The government plans to raise $889m from new taxes this year to contain its deficit. That commitment means the country “should be able to borrow”, says Charles Robertson, global chief economist at Renaissance Capital.
Still, Ghana’s debt level is amongst the highest of any country we look at, and without the backstop of an IMF deal,” Robertson says. It means they need to demonstrate a lot of fiscal restraint.
The slow pace of the consolidation path outlined in Ghana’s budget statement of 12 March leaves Ghana exposed to “risks of fiscal slippage”, according to Fitch Ratings. The budget aims to reduce the fiscal deficit from 13.8% of GDP in 2020 to below 5% by 2024.
Debt levels were already a concern before the Covid-19 pandemic, says Leeuwner Esterhuysen, an analyst at NKC African Economics in Cape Town. Esterhuysen estimates that government debt will rise to 92.1% of GDP this year, up from 86.9% in 2020.
Easy financing conditions have made tax collection less urgent in recent years, and Ghana’s government revenue-to-GDP ratio has slipped, Bohlund says. “This trend needs to be reversed.”
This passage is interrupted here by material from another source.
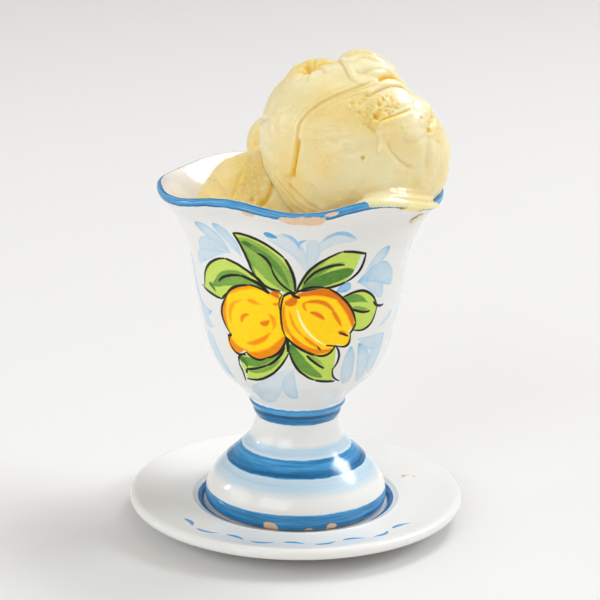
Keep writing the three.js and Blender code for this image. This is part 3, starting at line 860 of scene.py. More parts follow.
def makeRimPaint():
    look = rimBand
    material, tree, shader = newMaterial("rimPaint")
    across, _, _ = splitVector(tree, useGroup(tree, wallPlace, Wobble=0.0)["Place"])
    place = joinVector(tree, across, readMask(tree, "wall"), 1.0)
    shake = addNoise(tree, place, look["shakes"], detail=3.0, stretch=(1, 0.3, 1)).outputs["Fac"]
    shake = calc(tree, "SUBTRACT", shake, 0.5)
    wall = calc(tree, "MULTIPLY_ADD", shake, look["wobble"], readMask(tree, "wall"))
    streaks = addNoise(tree, place, 1.0, detail=4.0, rough=0.65, stretch=look["streakStretch"]).outputs["Fac"]
    # darker along both edges and lighter in the middle: partly paint the brush left along the edges, partly
    # painted shade where the rounded lip turns away and a painted highlight along its top
    middle, half = 0.5 * (look["from"] + look["to"]), 0.5 * (look["to"] - look["from"])
    edge = calc(tree, "ABSOLUTE", calc(tree, "DIVIDE", calc(tree, "SUBTRACT", wall, middle), half))
    paint = calc(tree, "MULTIPLY_ADD", streaks, *look["streaks"])
    paint = calc(tree, "MULTIPLY_ADD", calc(tree, "POWER", edge, look["edgeFall"]), look["edgePaint"], paint)
    paint = calc(tree, "MULTIPLY", addBand(tree, wall, look, (look["soft"], look["soft"])), paint)
    colour = useGroup(tree, cobaltPaint, Paint=paint)["Colour"]
    finishGlaze(tree, shader, colour, addChips(tree, place, look["chips"]))
    return material


def makePlainGlaze(name, chip):
    material, tree, shader = newMaterial(name)
    finishGlaze(tree, shader, (*glazeLook["white"], 1), chip)
    return material


# cup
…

In 2019, tax revenue represented 12.2% of Ghana’s GDP, compared with 15.1% in Kenya. That is also behind Zambia, which defaulted on its debt in 2020 and has a five-year average of 18.5%.
With interest costs and the public-sector wage bill absorbing around 90% of government revenue, cutting the budget deficit will depend on increasing tax collection, which tends to be a gradual process, Bohlund says.
This will take the time that Ghana simply does not have, making any turnaround very difficult to envisage.
There is, Fitch, says “a significant risk that public finances could fall short of the goals outlined in the budget, particularly given the government’s lack of a clear majority in parliament.”
The pressure is on for President Nana Akufo-Addo to prioritise improving tax collection in his second term.